┌─ DATA LINES

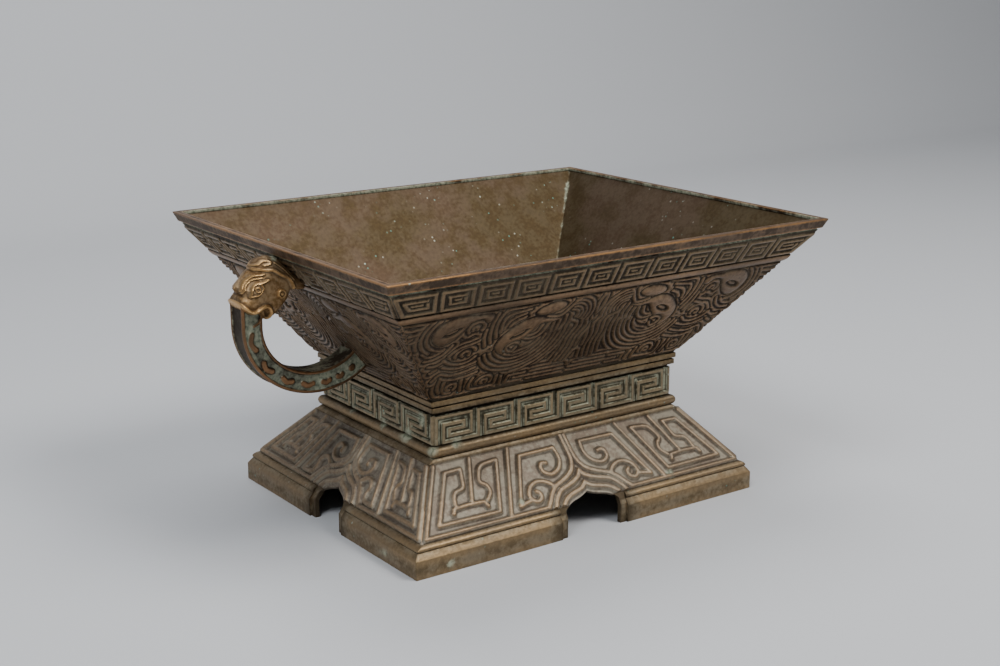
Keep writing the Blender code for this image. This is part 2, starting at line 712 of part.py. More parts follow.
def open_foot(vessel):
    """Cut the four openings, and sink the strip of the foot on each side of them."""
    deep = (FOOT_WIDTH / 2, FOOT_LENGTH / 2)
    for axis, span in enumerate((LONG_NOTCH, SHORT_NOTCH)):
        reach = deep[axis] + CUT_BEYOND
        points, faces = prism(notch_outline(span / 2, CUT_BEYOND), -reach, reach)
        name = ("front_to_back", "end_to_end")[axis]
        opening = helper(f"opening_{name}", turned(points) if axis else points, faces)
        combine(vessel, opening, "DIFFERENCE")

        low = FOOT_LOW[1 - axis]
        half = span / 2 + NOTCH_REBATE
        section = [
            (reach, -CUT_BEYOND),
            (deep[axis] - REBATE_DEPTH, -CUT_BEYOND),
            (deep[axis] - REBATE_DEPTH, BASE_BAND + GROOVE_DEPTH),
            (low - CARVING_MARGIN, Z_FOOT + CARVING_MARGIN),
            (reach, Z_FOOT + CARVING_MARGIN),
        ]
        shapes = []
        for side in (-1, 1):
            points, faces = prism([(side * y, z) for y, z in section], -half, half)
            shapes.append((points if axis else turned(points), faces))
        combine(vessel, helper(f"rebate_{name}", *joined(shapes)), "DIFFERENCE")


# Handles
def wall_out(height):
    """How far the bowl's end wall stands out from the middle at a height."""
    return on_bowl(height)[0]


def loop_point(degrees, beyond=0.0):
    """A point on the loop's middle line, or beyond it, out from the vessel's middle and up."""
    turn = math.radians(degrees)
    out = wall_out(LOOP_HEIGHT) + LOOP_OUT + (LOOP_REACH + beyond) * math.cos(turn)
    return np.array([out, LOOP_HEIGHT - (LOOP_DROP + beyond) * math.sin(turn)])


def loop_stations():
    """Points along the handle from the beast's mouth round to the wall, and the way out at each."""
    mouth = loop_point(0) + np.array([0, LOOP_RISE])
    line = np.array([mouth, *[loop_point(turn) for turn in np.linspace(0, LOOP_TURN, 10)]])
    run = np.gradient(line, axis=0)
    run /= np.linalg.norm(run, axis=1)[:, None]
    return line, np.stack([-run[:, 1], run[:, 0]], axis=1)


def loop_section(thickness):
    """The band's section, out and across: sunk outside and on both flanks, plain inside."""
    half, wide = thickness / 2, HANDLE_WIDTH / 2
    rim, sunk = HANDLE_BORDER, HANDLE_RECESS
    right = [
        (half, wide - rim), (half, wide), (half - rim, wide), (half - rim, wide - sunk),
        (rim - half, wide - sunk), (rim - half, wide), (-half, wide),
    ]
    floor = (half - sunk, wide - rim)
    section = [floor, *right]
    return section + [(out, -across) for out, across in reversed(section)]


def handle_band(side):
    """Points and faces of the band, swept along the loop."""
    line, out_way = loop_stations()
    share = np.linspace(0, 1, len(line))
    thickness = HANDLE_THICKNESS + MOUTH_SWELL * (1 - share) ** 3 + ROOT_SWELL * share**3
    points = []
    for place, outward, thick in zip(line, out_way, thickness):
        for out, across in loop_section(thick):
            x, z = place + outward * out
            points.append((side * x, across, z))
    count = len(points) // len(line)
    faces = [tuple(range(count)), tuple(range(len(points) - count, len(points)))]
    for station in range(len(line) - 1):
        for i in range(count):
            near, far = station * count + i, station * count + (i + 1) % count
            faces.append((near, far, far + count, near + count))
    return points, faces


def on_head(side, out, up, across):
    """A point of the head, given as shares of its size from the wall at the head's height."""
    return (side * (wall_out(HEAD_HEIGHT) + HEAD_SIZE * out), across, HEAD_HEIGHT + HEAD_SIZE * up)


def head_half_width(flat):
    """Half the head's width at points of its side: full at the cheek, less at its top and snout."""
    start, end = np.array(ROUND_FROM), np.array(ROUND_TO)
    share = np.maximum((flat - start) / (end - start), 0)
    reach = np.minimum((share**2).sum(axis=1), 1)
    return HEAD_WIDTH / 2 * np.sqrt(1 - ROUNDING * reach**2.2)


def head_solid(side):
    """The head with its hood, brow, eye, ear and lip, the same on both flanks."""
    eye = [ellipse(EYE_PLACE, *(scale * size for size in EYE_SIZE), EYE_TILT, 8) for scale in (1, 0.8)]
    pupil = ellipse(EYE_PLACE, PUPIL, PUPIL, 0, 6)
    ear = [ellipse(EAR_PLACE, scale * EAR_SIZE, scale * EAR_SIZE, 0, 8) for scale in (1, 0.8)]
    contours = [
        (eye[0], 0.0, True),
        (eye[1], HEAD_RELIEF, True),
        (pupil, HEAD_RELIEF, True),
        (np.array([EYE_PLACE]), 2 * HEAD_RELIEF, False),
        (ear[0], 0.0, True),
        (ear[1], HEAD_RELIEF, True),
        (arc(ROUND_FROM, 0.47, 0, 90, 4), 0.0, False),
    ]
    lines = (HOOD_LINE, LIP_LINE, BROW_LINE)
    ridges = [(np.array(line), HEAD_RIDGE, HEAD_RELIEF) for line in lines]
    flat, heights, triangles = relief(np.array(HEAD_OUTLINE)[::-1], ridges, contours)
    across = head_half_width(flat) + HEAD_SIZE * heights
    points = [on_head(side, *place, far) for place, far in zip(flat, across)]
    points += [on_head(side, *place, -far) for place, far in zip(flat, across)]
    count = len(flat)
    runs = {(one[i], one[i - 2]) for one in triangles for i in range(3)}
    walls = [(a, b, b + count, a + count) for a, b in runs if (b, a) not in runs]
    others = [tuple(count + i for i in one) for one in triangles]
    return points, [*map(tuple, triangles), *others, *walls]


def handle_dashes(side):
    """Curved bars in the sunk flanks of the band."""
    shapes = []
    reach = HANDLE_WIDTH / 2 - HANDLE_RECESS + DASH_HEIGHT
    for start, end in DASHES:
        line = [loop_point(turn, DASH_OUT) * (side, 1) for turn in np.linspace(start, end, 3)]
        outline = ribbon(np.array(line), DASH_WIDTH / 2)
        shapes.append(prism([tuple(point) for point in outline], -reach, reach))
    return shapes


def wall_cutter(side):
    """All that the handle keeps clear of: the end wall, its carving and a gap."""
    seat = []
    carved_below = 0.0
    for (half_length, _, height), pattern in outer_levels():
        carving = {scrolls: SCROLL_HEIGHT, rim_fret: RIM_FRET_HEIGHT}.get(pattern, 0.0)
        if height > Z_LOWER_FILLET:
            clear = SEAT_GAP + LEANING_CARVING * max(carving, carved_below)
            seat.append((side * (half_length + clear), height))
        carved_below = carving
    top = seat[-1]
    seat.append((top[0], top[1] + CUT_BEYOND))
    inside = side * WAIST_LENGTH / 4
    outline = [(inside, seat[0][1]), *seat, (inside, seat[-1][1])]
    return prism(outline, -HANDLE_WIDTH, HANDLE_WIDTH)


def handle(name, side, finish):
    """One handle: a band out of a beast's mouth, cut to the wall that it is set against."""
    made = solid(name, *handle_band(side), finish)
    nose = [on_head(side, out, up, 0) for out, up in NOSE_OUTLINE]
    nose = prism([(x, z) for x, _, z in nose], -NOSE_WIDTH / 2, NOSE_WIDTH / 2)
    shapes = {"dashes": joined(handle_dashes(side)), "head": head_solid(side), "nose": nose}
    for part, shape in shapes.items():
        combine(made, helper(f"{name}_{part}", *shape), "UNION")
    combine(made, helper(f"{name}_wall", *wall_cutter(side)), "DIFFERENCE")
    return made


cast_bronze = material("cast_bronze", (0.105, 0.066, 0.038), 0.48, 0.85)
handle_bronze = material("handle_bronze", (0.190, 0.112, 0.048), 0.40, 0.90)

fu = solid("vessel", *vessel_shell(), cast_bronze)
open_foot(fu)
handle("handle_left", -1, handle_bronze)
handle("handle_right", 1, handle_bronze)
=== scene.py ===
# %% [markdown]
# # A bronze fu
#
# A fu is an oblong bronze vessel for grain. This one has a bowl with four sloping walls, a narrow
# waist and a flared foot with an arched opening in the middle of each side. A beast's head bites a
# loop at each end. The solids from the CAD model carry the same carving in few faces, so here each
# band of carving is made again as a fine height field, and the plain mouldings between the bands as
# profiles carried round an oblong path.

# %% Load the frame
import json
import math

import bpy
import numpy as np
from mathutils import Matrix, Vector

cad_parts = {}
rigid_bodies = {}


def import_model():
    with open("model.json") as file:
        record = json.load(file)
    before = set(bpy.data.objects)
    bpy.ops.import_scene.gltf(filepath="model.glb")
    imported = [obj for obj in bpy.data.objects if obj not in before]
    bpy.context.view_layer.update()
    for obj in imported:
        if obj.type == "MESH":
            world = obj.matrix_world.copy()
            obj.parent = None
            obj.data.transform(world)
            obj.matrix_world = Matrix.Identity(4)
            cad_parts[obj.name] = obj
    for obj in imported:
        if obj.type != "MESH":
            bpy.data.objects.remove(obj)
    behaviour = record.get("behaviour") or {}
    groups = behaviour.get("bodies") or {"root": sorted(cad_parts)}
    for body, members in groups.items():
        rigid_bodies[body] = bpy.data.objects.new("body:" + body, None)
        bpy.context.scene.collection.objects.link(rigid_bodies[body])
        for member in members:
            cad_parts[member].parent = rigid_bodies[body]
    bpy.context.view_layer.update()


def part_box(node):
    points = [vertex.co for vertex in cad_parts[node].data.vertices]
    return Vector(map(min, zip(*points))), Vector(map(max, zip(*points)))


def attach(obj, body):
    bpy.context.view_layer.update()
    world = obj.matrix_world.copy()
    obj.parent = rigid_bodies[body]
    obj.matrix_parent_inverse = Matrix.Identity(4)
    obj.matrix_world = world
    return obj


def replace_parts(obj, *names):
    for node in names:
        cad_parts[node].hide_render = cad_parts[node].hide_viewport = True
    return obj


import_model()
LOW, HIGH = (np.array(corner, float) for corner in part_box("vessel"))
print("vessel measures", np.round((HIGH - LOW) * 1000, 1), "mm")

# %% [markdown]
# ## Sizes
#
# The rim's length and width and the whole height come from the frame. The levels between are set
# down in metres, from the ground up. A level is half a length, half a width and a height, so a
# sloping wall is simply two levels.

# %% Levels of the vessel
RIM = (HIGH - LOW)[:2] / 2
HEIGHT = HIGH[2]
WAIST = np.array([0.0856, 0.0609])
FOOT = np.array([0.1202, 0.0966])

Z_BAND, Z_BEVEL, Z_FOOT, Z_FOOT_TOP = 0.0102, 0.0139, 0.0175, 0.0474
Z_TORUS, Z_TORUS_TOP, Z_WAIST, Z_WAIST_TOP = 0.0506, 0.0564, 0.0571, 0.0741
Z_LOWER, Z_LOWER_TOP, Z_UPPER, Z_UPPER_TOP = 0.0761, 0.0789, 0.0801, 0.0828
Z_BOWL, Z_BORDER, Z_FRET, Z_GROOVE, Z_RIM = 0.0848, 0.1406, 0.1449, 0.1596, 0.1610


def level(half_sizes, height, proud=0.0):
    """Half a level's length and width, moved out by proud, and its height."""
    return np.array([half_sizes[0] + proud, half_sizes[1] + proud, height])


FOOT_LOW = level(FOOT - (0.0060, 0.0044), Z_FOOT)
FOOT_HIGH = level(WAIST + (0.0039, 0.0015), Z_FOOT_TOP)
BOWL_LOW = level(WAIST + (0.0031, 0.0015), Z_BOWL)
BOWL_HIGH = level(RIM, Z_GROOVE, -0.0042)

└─

GIVEN REQUEST: Take every line containing the word "before" and copy it.

SOLUTION BELOW:
    before = set(bpy.data.objects)
    imported = [obj for obj in bpy.data.objects if obj not in before]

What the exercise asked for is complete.